Teacher Forcing的方法是,预测 t时刻输出的单词时,直接将t−1时刻的实际单词,作为输入,因此可能带来的问题是,训练过程预测良好(因为有标签,即实际单词),但是测试过程极差(因为测试过程不会给对应的真实单词)。
实际应用中,往往采用介于这两种极端方式之间的解码方式,如beam search 等,具体思路是预测 t 时刻输出的单词时,保留t−1时刻的输出词汇表中概率最大的前K个单词,以此带来更多的可能性(解决第一个方法的缺陷);而且在训练过程,采用一定的概率P,来决定是否使用真实单词作为输入(解决第二个方法的缺陷)。greedy search 和beam search后面我们也会一一介绍,下面是teacher forcing的具体实现。
import tensorflow as tf
from src.seq2seq_tf2.model_layers import Encoder, BahdanauAttention, Decoder
from src.utils.gpu_utils import config_gpu
from src.utils.params_utils import get_params
from src.utils.wv_loader import load_embedding_matrix, Vocab
class Seq2Seq(tf.keras.Model):
def __init__(self, params, vocab):
super(Seq2Seq, self).__init__()
self.embedding_matrix = load_embedding_matrix()
self.params = params
self.vocab = vocab
self.batch_size = params["batch_size"]
self.enc_units = params["enc_units"]
self.dec_units = params["dec_units"]
self.attn_units = params["attn_units"]
self.encoder = Encoder(self.embedding_matrix,
self.enc_units,
self.batch_size)
self.attention = BahdanauAttention(self.attn_units)

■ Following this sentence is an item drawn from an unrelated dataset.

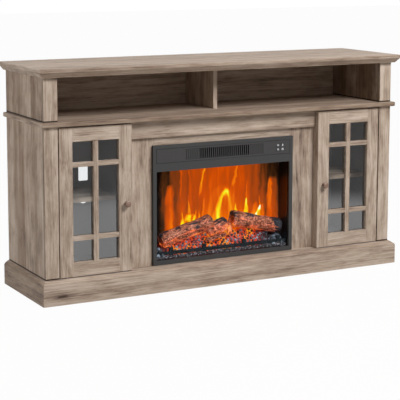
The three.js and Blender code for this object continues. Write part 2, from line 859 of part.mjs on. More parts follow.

self.decoder = Decoder(self.embedding_matrix,
self.dec_units,
self.batch_size)
def teacher_decoder(self, dec_hidden, enc_output, dec_target):
predictions = []
# 第一个输入
dec_input = tf.expand_dims([self.vocab.START_DECODING_INDEX] * self.batch_size, 1)

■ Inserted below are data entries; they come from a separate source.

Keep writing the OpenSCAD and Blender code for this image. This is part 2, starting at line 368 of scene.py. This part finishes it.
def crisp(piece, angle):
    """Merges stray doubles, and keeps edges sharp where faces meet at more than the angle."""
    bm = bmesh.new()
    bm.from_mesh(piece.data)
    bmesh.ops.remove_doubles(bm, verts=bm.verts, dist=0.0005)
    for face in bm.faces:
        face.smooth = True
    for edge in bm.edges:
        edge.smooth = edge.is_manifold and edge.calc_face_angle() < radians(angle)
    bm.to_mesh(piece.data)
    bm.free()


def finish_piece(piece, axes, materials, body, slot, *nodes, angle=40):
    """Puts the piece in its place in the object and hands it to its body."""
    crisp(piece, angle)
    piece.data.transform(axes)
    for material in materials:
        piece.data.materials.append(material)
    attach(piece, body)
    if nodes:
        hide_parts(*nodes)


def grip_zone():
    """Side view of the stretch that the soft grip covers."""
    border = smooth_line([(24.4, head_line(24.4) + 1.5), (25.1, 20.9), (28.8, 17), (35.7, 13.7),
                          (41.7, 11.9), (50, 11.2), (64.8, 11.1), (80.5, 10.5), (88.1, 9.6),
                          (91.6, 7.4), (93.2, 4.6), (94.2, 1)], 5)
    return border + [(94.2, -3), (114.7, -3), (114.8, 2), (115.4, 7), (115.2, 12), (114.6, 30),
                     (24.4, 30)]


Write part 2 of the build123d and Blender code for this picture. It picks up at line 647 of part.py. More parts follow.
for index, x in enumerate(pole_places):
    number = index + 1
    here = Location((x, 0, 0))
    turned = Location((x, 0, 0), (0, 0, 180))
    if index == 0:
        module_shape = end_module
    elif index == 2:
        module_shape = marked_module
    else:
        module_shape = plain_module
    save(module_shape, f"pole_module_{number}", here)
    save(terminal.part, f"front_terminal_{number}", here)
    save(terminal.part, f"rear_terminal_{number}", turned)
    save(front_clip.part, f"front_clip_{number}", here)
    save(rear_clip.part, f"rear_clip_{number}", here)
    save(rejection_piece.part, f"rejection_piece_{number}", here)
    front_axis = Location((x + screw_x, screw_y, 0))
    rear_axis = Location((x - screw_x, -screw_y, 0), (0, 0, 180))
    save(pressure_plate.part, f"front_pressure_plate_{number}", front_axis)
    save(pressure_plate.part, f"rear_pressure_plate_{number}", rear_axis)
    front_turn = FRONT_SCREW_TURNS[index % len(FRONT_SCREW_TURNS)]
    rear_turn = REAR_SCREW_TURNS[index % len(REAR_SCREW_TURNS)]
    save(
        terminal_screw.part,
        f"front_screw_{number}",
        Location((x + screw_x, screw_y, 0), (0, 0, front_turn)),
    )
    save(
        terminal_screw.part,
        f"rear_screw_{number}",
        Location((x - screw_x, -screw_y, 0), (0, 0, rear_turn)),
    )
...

# Teacher forcing 将target作为下一次的输入,依次解码
for t in range(1, dec_target.shape[1]):
# passing enc_output to the decoder
# 应用decoder来一步一步预测生成词语概论分布
pred, dec_hidden, _ = self.decoder(dec_input, dec_hidden, enc_output)
dec_input = tf.expand_dims(dec_target[:, t], 1)
predictions.append(pred)
return tf.stack(predictions, 1), dec_hidden
import tensorflow as tf
from src.seq2seq_tf2.seq2seq_model import Seq2Seq
from src.seq2seq_tf2.train_helper import train_model
from src.utils.gpu_utils import config_gpu
from src.utils.params_utils import get_params
from src.utils.wv_loader import Vocab
def train(params):
# GPU资源配置
config_gpu(use_cpu=True)
# 读取vocab训练
vocab = Vocab(params["vocab_path"], params["vocab_size"])
params['vocab_size'] = vocab.count
# 构建模型
print("Building the model ...")
model = Seq2Seq(params, vocab)
# 获取保存管理者
checkpoint = tf.train.Checkpoint(Seq2Seq=model)
checkpoint_manager = tf.train.CheckpointManager(checkpoint, params['checkpoint_dir'], max_to_keep=5)
# 训练模型
train_model(model, vocab, params, checkpoint_manager)
import tensorflow as tf
# from src.pgn_tf2.batcher import batcher
from src.seq2seq_tf2.seq2seq_batcher import train_batch_generator
import time
from functools import partial
def train_model(model, vocab, params, checkpoint_manager):
epochs = params['epochs']
pad_index = vocab.word2id[vocab.PAD_TOKEN]
# 获取vocab大小
params['vocab_size'] = vocab.count
optimizer = tf.keras.optimizers.Adam(name='Adam', learning_rate=params['learning_rate'])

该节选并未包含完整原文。